His private stories back up the story. I have no doubt he felt remorse for many things, including the step that got him started. Once he was on his way he was consumed.
But that started him on his way. As did the specter of death started him on the way back.
If one interprets section 112 literally and prophetically, it appears that Elder March will personally return to set the record straight when he completes the calling that he has been given by the Lord.
At that time he will be the president of the quorum and will be giving assignments to Bro Brigham if Brother Brigham is given the opportunity to return.
Again, this story is hard to interpret without a complete picture of contemporary references. I remember how powerful this story was to me when I was younger. But hearing it again, it’s a little difficult to completely buy the ‘official’ story. If I put myself in a similar situation, I can totally see that if it let me gnaw in me enough, pride would make me fall away from the church. I could be angry for awhile, and even try to convince others how wrong the church was. However, for the life of me I can’t fathom letting that pride go wildly unchecked, to the point of signing an (completely false, if you believe the official version) affadavit that resulted not only a mass exodus and an extermination order, but the death of innocent lives. On top of that, it’s hard to explain how his unchecked pride convinced Orson Hyde to sign on as well. I just find it a little hard to believe that the cream story was the proximate cause of his affadavit.
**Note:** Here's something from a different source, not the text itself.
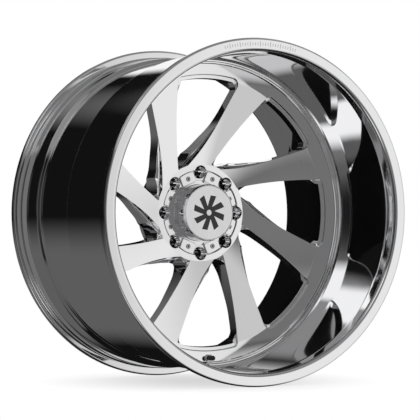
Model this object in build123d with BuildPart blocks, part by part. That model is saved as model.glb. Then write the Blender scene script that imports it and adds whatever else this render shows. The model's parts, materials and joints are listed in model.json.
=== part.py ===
from build123d import *
import math
import os

# A welded two-piece forged wheel, 26 x 16 inch, eight lugs on 170 mm.
# The axle line is Y. The street face looks towards -Y, +Z is up, and the origin is on the axle line,
# midway between the two outer flange faces. All sizes are millimetres.

# ---- Driving dimensions ----
BEAD_SEAT_RADIUS = 332.6        # 26 inch seat, 665.2 mm across
FLANGE_HEIGHT = 17.5            # J flange above the seat
RIM_WIDTH = 406.4               # 16 inch between the flanges
FLANGE_THICKNESS = 13.0
REAR_SPACING = 115.2            # mounting face to the rear flange's outer face

LUG_COUNT = 8
LUG_CIRCLE_RADIUS = 85.0        # 170 mm pitch circle
LUG_HOLE_RADIUS = 8.0
LUG_SOCKET_RADIUS = 13.3        # counterbore for the nut and its socket
LUG_SEAT_HEIGHT = 12.0          # narrow end of the cone seat above the mounting face
HUB_BORE_RADIUS = 62.5
HUB_PAD_RADIUS = 112.0

HUB_FACE_Y = 28.9
HUB_FACE_RADIUS = 101.5
FACE_CREASE_Y = -3.3            # where the spoke cone meets the flat outer band
FACE_CREASE_RADIUS = 280.0
CENTRE_RADIUS = 310.0           # outer edge of the welded-in centre
CENTRE_EDGE_Y = -5.5
CENTRE_BACK_Y = 20.0

CAP_POCKET_RADIUS = 89.3
CAP_POCKET_Y = 40.6             # floor of the pocket that holds the cap and its ring
CAP_RADIUS = 59.2
CAP_FRONT_Y = -7.2
CAP_WALL = 3.2
CAP_FLANGE_RADIUS = 70.0
CAP_FLANGE_THICKNESS = 3.0
RING_PAD_Y = 30.6
RING_BASE_Y = 34.6
RING_OUTER_RADIUS = 88.5
RING_INNER_RADIUS = 63.4
CAP_SCREW_CIRCLE = 76.0
CAP_SCREW_RADIUS = 2.5          # M5
FACE_PLATE_RADIUS = 57.2
FACE_PLATE_THICKNESS = 1.3
ADHESIVE_THICKNESS = 0.3
EMBLEM_THICKNESS = 0.4

VALVE_CIRCLE = 302.0            # valve axis below the axle line
VALVE_SEAT_Y = -4.2             # spot face in the outer band
VALVE_HEX_HEIGHT = 5.0
VALVE_TIP_Y = -22.2
VALVE_STEM_RADIUS = 3.85
VALVE_THREAD_RADIUS = 5.0

# ---- Values that follow ----
FLANGE_RADIUS = BEAD_SEAT_RADIUS + FLANGE_HEIGHT
HALF_WIDTH = RIM_WIDTH / 2 + FLANGE_THICKNESS
FLANGE_INNER_Y = RIM_WIDTH / 2
MOUNT_FACE_Y = HALF_WIDTH - REAR_SPACING
LUG_STEP = 360 / LUG_COUNT
HALF_STEP = LUG_STEP / 2

os.makedirs("parts", exist_ok=True)


def across(y):
    """Plane square to the axle line at station y, seen from the street side."""
    return Plane.XZ.offset(-y)


def valve_plane(y):
    """Plane square to the valve axis at station y, with its origin on that axis."""
    return Plane(origin=(0, y, -VALVE_CIRCLE), x_dir=(1, 0, 0), z_dir=(0, -1, 0))


VALVE_SECTION = Plane(origin=(0, 0, -VALVE_CIRCLE), x_dir=(0, 1, 0), z_dir=(1, 0, 0))
VALVE_AXIS = Axis((0, 0, -VALVE_CIRCLE), (0, 1, 0))


def save(node, label):
    """Label a finished sub-part and write its STEP file."""
    node.part.label = label
    export_step(node.part, "parts/" + label + ".step")


# ---- Rim barrel: one turned ring, profile in (station along the axle, radius) ----
LIP_BORE_RADIUS = 320.3
LIP_EDGE_ROUND = 8.7
WELL_RADIUS = 318.0
FRONT_WALL_RADIUS = 327.0
REAR_SEAT_RADIUS = 331.0
REAR_BORE_RADIUS = 320.0
HUMP_HEIGHT = 1.4

with BuildPart() as rim_barrel:
    with BuildSketch(Plane.YZ):
        with BuildLine():
            face_edge = (-HALF_WIDTH, BEAD_SEAT_RADIUS)
            lip_edge = (-HALF_WIDTH + LIP_EDGE_ROUND, BEAD_SEAT_RADIUS - LIP_EDGE_ROUND)
            RadiusArc(lip_edge, face_edge, LIP_EDGE_ROUND)
            Polyline(
                face_edge,
                (-HALF_WIDTH, FLANGE_RADIUS - 5),
                (-HALF_WIDTH + 1.5, FLANGE_RADIUS - 1.5),
                (-HALF_WIDTH + 5, FLANGE_RADIUS),
                (-FLANGE_INNER_Y - 3, FLANGE_RADIUS),
                (-FLANGE_INNER_Y, FLANGE_RADIUS - 4),
                (-FLANGE_INNER_Y, BEAD_SEAT_RADIUS + 3),
                (-FLANGE_INNER_Y + 3, BEAD_SEAT_RADIUS),
                (-FLANGE_INNER_Y + 22, BEAD_SEAT_RADIUS - 1.9),
                (-FLANGE_INNER_Y + 25, BEAD_SEAT_RADIUS - 1.9 + HUMP_HEIGHT),
                (-FLANGE_INNER_Y + 28, BEAD_SEAT_RADIUS - 1.9 + HUMP_HEIGHT),
                (-FLANGE_INNER_Y + 32, BEAD_SEAT_RADIUS - 2.2),
                (-FLANGE_INNER_Y + 52, FRONT_WALL_RADIUS),
                (-2, FRONT_WALL_RADIUS),
                (5, WELL_RADIUS),
                (127, WELL_RADIUS + 4),
                (134, REAR_SEAT_RADIUS),
                (FLANGE_INNER_Y - 34, REAR_SEAT_RADIUS),
                (FLANGE_INNER_Y - 30, REAR_SEAT_RADIUS + HUMP_HEIGHT),
                (FLANGE_INNER_Y - 27, REAR_SEAT_RADIUS + HUMP_HEIGHT),
                (FLANGE_INNER_Y - 24, REAR_SEAT_RADIUS),
                (FLANGE_INNER_Y - 3, BEAD_SEAT_RADIUS),
                (FLANGE_INNER_Y, BEAD_SEAT_RADIUS + 3),
                (FLANGE_INNER_Y, FLANGE_RADIUS - 5),
                (FLANGE_INNER_Y + 3, FLANGE_RADIUS),
                (HALF_WIDTH - 4, FLANGE_RADIUS),
                (HALF_WIDTH, FLANGE_RADIUS - 4),
                (HALF_WIDTH, REAR_BORE_RADIUS + 8),
                (HALF_WIDTH - 6, REAR_BORE_RADIUS + 2),
                (HALF_WIDTH - 14, REAR_BORE_RADIUS),
                (137, REAR_BORE_RADIUS),
                (124, REAR_BORE_RADIUS - 6.5),
                (40, CENTRE_RADIUS),
                (-6, CENTRE_RADIUS),
                (-6, LIP_BORE_RADIUS),
                (-FLANGE_INNER_Y + 4, LIP_BORE_RADIUS + 0.8),
                lip_edge,
            )
        make_face()
    revolve(axis=Axis.Y)
    # air passage from the tyre well to the valve port
    with BuildSketch(Plane.XY.offset(-VALVE_CIRCLE)):
        with Locations((0, 8)):
            Circle(2.0)
    extrude(amount=-30, mode=Mode.SUBTRACT)
save(rim_barrel, "rim_barrel")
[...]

You have to decide, at every step, which way you are going. I’ve seen a lot of times where people just kept talking the next wrong step.
They have to start somewhere, once they do, people tend to justify what they are doing, and the justification and the “next wrong step” combine to keep pushing them the wrong way.
This is especially true when people get hot and angry or when they make a stupid decision.
Anyway, I see it all the time at work.